- **Provided records**
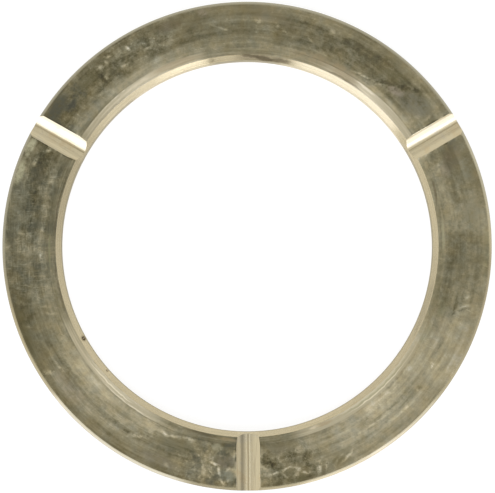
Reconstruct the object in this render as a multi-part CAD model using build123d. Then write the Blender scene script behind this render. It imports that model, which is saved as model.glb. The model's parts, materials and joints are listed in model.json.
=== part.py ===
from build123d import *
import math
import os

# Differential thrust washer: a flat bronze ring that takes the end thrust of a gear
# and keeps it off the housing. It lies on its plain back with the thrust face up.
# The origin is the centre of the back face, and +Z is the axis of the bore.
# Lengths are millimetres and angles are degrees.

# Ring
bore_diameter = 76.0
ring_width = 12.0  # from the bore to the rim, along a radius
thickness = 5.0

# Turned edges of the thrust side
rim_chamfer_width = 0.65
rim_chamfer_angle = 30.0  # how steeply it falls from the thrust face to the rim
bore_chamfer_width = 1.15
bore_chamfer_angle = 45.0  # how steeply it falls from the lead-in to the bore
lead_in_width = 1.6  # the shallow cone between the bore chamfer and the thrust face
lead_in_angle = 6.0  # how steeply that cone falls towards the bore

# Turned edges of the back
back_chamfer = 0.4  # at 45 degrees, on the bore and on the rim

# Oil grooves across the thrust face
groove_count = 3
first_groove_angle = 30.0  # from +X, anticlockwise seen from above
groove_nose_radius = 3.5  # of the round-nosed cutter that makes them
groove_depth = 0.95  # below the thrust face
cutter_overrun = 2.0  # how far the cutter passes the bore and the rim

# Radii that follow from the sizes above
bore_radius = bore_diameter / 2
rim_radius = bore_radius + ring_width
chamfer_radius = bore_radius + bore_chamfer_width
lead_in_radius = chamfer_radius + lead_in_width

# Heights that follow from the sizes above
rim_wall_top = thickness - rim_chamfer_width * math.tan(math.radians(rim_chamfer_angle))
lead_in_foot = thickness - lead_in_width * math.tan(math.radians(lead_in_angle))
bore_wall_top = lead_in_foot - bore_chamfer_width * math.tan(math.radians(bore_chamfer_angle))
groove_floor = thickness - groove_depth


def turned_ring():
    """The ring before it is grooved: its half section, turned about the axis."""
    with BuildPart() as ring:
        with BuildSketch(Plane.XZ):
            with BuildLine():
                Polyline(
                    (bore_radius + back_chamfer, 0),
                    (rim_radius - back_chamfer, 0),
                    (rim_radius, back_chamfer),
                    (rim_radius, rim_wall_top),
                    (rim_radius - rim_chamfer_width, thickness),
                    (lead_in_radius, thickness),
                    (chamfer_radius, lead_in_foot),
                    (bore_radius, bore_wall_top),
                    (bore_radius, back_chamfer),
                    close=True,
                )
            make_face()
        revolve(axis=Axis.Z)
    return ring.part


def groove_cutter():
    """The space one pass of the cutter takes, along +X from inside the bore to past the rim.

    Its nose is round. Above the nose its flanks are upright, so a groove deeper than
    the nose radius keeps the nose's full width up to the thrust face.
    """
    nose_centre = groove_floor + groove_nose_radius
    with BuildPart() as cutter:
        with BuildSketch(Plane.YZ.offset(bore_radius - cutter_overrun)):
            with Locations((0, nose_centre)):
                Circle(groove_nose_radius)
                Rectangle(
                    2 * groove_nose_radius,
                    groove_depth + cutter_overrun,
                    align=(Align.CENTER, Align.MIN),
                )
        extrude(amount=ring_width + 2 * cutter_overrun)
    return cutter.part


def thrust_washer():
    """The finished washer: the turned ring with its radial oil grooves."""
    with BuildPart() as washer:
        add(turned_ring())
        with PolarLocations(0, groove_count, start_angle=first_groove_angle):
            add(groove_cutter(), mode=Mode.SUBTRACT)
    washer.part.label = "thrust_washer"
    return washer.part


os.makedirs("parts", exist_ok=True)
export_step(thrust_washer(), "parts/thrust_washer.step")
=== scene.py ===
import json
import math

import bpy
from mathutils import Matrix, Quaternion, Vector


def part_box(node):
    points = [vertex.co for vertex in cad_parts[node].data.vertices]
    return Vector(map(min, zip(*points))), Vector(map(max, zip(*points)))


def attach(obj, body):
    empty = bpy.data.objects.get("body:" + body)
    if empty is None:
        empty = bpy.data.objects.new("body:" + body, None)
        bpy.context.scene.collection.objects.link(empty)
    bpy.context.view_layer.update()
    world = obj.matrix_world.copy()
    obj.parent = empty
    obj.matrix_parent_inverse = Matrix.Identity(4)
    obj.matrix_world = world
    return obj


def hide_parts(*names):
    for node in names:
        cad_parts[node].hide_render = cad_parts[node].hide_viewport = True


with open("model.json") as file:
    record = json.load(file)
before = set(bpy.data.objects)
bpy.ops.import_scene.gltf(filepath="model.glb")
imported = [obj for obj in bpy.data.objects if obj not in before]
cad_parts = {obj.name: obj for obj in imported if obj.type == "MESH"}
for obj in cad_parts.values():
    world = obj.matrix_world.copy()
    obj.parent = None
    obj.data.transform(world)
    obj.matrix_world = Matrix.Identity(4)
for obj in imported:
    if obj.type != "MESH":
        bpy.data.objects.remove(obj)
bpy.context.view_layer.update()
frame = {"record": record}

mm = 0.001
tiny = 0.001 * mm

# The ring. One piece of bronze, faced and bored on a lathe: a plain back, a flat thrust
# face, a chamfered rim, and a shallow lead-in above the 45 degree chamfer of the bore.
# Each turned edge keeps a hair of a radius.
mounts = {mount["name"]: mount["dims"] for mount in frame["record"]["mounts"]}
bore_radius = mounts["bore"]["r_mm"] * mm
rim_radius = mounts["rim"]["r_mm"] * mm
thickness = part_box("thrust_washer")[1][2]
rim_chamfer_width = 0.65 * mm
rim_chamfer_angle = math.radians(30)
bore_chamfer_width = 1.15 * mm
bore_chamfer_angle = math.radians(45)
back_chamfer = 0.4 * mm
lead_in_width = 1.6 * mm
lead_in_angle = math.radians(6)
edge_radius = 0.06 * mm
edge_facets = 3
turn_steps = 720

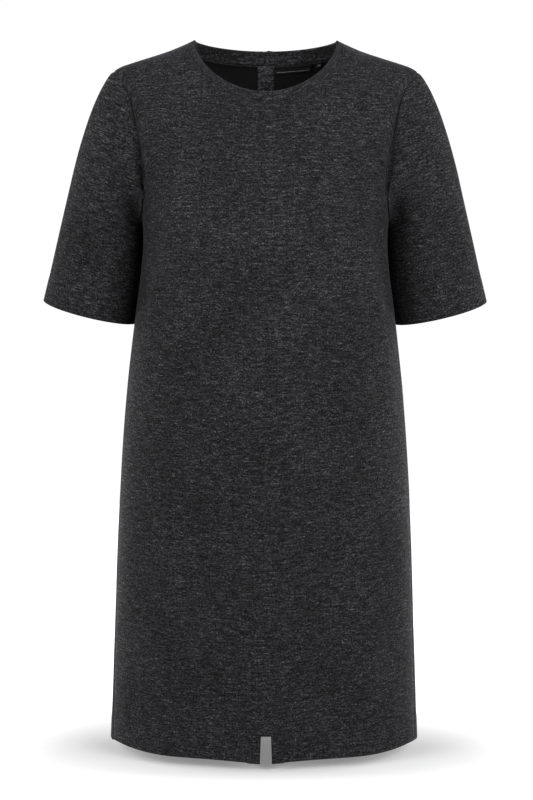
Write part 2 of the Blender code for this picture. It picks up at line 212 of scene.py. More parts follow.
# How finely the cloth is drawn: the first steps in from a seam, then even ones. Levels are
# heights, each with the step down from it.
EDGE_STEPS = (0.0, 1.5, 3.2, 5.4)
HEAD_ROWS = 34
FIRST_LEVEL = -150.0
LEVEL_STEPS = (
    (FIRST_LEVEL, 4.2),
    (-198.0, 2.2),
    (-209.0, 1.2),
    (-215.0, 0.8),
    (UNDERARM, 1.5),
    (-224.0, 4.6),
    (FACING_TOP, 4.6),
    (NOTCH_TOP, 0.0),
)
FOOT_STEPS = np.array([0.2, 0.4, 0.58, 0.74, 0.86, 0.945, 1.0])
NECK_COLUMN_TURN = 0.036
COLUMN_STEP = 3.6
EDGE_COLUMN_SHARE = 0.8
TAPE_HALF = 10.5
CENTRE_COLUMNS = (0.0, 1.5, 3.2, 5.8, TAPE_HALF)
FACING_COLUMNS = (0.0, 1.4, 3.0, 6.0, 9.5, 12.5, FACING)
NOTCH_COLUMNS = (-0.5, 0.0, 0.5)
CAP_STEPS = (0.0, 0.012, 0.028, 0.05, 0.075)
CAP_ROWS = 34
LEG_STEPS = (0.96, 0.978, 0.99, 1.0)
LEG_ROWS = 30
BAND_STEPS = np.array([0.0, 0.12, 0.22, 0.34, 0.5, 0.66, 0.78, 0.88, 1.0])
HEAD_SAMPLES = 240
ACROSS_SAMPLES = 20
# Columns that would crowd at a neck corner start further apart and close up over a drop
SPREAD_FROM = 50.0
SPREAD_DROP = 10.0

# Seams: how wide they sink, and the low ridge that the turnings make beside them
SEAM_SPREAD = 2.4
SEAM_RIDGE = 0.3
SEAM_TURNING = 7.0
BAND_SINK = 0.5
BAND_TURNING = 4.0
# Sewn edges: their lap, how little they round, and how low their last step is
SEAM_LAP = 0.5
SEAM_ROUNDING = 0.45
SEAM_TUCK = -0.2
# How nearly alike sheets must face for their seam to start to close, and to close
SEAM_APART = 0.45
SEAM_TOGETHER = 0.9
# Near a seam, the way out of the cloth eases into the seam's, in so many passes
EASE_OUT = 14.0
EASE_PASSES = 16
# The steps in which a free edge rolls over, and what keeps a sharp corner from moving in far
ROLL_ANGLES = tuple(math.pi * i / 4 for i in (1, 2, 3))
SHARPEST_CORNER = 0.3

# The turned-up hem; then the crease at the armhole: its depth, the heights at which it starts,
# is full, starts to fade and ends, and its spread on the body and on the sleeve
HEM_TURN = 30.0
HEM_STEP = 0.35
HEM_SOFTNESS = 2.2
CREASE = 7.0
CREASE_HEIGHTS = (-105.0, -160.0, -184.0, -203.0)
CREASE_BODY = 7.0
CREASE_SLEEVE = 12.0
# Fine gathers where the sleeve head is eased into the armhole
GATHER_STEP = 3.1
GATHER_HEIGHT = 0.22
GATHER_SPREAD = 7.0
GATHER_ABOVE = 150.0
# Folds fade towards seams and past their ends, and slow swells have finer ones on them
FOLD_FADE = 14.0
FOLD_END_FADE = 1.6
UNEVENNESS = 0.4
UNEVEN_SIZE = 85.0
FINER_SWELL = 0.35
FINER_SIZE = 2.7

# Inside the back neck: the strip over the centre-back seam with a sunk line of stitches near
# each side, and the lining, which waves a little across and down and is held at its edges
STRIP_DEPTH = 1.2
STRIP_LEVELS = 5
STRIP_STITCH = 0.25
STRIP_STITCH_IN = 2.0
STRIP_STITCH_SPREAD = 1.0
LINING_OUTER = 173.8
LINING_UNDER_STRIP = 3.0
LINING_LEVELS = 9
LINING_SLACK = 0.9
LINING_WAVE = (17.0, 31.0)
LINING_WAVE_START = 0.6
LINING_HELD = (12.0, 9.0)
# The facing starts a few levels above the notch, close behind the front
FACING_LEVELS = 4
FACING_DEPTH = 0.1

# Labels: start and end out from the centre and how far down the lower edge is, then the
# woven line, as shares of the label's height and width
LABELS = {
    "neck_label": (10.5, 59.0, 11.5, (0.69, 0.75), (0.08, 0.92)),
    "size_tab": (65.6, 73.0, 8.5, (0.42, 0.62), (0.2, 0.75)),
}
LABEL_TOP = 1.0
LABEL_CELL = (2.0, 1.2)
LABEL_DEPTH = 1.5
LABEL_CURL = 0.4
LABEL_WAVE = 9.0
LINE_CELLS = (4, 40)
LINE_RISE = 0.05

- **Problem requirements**
Return nothing but the lines running from the line with "points = [vertex.co" through the line with "bpy.context.scene.collection.objects.link(empty)", exactly as they appear.

- **Answer**
    points = [vertex.co for vertex in cad_parts[node].data.vertices]
    return Vector(map(min, zip(*points))), Vector(map(max, zip(*points)))


def attach(obj, body):
    empty = bpy.data.objects.get("body:" + body)
    if empty is None:
        empty = bpy.data.objects.new("body:" + body, None)
        bpy.context.scene.collection.objects.link(empty)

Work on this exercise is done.